Given information:
= = = =

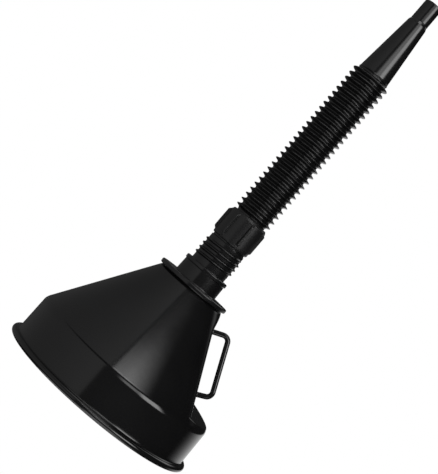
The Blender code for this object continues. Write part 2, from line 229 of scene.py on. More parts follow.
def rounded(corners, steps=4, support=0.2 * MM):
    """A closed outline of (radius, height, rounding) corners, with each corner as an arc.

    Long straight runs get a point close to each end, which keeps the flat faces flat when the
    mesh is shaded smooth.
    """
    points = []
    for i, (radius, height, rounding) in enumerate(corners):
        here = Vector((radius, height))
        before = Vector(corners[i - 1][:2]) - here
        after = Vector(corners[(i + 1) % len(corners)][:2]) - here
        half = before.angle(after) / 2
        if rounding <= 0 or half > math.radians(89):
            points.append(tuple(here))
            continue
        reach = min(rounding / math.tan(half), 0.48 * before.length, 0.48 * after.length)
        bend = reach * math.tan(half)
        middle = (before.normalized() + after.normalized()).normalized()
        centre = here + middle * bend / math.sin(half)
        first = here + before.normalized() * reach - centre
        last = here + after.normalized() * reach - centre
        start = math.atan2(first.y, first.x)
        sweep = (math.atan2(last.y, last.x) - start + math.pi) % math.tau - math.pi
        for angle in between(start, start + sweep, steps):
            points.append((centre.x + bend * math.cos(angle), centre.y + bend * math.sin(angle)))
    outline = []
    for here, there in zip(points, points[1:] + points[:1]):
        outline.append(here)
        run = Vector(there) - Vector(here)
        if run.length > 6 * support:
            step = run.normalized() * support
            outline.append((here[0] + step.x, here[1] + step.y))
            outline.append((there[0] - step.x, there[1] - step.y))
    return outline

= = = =

Short task:
Repeat the listing in full, keeping every line exactly as it is.

Response to the task:
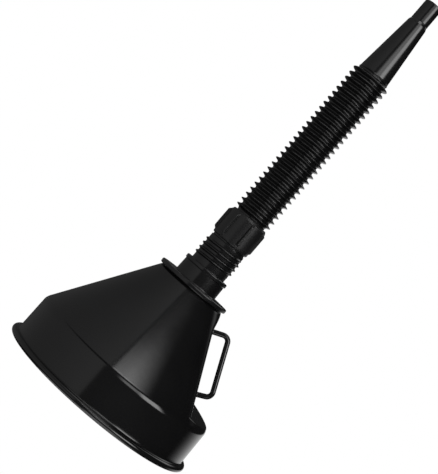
The Blender code for this object continues. Write part 2, from line 229 of scene.py on. More parts follow.
def rounded(corners, steps=4, support=0.2 * MM):
    """A closed outline of (radius, height, rounding) corners, with each corner as an arc.

    Long straight runs get a point close to each end, which keeps the flat faces flat when the
    mesh is shaded smooth.
    """
    points = []
    for i, (radius, height, rounding) in enumerate(corners):
        here = Vector((radius, height))
        before = Vector(corners[i - 1][:2]) - here
        after = Vector(corners[(i + 1) % len(corners)][:2]) - here
        half = before.angle(after) / 2
        if rounding <= 0 or half > math.radians(89):
            points.append(tuple(here))
            continue
        reach = min(rounding / math.tan(half), 0.48 * before.length, 0.48 * after.length)
        bend = reach * math.tan(half)
        middle = (before.normalized() + after.normalized()).normalized()
        centre = here + middle * bend / math.sin(half)
        first = here + before.normalized() * reach - centre
        last = here + after.normalized() * reach - centre
        start = math.atan2(first.y, first.x)
        sweep = (math.atan2(last.y, last.x) - start + math.pi) % math.tau - math.pi
        for angle in between(start, start + sweep, steps):
            points.append((centre.x + bend * math.cos(angle), centre.y + bend * math.sin(angle)))
    outline = []
    for here, there in zip(points, points[1:] + points[:1]):
        outline.append(here)
        run = Vector(there) - Vector(here)
        if run.length > 6 * support:
            step = run.normalized() * support
            outline.append((here[0] + step.x, here[1] + step.y))
            outline.append((there[0] - step.x, there[1] - step.y))
    return outline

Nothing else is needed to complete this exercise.